Another advantage of a measurement site in the vertical duct is its potential for direct, interactive control of the solids feedrate. Such control requires a travel time (delay) between measurement and eventual process vessel injection to compensate for the inevitable lag between measurement reference time and delivery of the computed readout, use of the readout in an interactive control algorithm, and, finally action to reset the valve.
Still other specific advantages of combining capacitive sensing in the vertical feed duct are: operation in a relatively benign medium, hence, absence of problems arising from severe erosion; relatively inexpensive hardware as well as electronics, and ready access to the equipment for maintenance, etc.
Accordingly, it is an object of the present invention to provide an apparatus and method to continuously measure the solids feedrate in a gas entrained solids conveyance system (pneumatic conveyor).
It is a further object of this invention to provide an apparatus and method for solids feedrate measurement that requires no calibration.

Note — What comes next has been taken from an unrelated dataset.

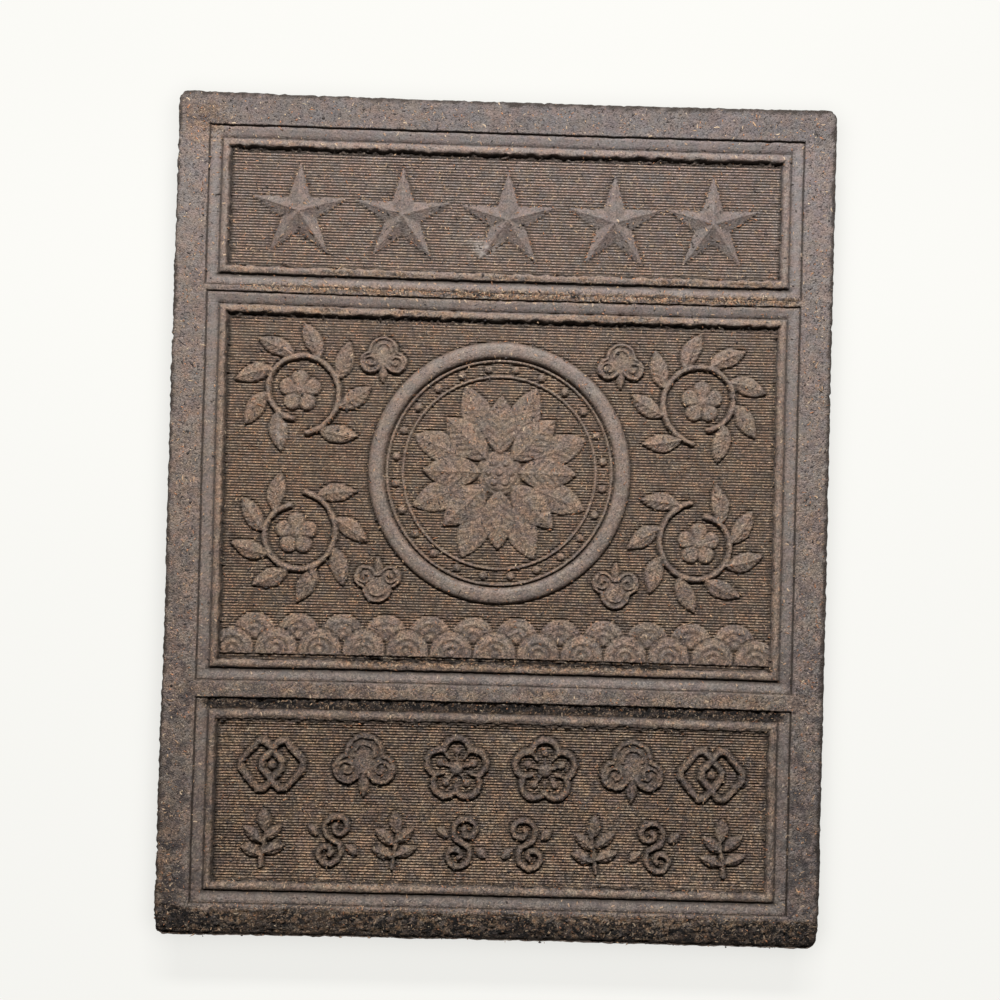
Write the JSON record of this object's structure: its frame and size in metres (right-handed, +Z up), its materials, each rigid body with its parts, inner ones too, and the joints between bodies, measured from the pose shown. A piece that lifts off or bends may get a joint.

It is another object of this invention to provide an apparatus and method for local bulk density measurement that affords a uniform and unbiased sensing of the entire duct cross section.
It is another object of this invention is to provide a means for measurement of the solids feedrate in a pneumatic conveyor system that does not require intrusive devices or probes.
It is yet another object of this invention to provide a measurement site that affords interactive control of the feedrate.
Additional objects, advantages and novel features of the invention will be set forth in part in the description which follows, and in part will become apparent to those skilled in the art upon examination of the following or may be learned by practice of the invention. The objects and advantages of the invention may be realized and attained by means of the instrumentalities and combinations particularly pointed out in the appended claims.